**EXERCISE DATA**

# # # # # # #

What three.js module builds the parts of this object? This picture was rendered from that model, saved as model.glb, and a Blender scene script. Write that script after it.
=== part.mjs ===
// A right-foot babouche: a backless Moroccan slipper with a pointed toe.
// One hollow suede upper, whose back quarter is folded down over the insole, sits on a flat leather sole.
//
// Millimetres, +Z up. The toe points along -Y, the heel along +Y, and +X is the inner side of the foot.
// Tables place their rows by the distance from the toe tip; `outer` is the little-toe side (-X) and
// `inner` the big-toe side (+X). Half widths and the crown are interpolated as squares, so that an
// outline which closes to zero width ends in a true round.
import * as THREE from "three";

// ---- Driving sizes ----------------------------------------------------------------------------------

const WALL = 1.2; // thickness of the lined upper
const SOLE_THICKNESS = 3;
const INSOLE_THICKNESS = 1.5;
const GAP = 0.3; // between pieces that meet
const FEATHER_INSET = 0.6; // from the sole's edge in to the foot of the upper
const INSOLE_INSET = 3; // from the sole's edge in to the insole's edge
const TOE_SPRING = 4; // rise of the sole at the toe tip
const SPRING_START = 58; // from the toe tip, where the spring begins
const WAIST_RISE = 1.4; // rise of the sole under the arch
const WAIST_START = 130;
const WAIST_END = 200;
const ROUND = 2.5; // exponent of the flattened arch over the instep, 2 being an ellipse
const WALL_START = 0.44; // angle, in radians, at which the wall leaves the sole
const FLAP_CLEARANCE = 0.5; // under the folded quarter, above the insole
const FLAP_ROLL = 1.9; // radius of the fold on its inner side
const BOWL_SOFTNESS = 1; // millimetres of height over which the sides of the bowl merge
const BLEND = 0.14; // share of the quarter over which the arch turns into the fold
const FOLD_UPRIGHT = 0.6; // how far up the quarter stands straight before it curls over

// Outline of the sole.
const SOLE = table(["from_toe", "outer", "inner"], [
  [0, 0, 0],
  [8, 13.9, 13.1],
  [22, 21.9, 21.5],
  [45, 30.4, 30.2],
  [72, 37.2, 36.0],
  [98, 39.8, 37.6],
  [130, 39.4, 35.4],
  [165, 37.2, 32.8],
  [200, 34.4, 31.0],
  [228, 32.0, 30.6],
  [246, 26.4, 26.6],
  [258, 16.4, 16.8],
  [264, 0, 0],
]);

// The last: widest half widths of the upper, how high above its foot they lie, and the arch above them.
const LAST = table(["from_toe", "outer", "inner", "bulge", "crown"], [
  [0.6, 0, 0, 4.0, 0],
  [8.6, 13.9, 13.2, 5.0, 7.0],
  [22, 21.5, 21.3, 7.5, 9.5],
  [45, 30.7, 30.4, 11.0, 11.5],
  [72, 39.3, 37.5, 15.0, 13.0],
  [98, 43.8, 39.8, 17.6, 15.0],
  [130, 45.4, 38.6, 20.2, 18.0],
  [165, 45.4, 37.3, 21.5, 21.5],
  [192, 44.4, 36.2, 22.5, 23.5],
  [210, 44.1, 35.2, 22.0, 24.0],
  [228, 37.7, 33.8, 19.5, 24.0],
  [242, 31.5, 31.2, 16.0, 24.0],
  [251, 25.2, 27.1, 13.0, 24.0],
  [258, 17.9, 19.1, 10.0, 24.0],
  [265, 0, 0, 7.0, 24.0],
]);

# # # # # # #

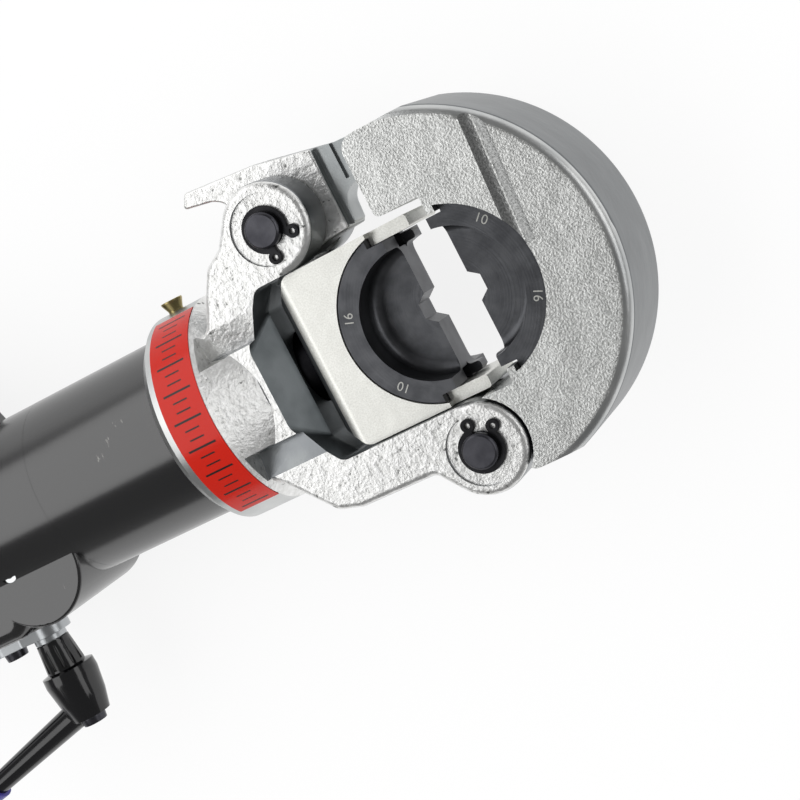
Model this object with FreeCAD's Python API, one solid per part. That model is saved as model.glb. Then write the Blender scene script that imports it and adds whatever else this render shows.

# # # # # # #

**TASK PROMPT**
Begin with the line containing "What three.js module", end with the line containing "---- Driving sizes", and transcribe exactly every line in that span, with nothing added.

**TASK OUTPUT**
What three.js module builds the parts of this object? This picture was rendered from that model, saved as model.glb, and a Blender scene script. Write that script after it.
=== part.mjs ===
// A right-foot babouche: a backless Moroccan slipper with a pointed toe.
// One hollow suede upper, whose back quarter is folded down over the insole, sits on a flat leather sole.
//
// Millimetres, +Z up. The toe points along -Y, the heel along +Y, and +X is the inner side of the foot.
// Tables place their rows by the distance from the toe tip; `outer` is the little-toe side (-X) and
// `inner` the big-toe side (+X). Half widths and the crown are interpolated as squares, so that an
// outline which closes to zero width ends in a true round.
import * as THREE from "three";

// ---- Driving sizes ----------------------------------------------------------------------------------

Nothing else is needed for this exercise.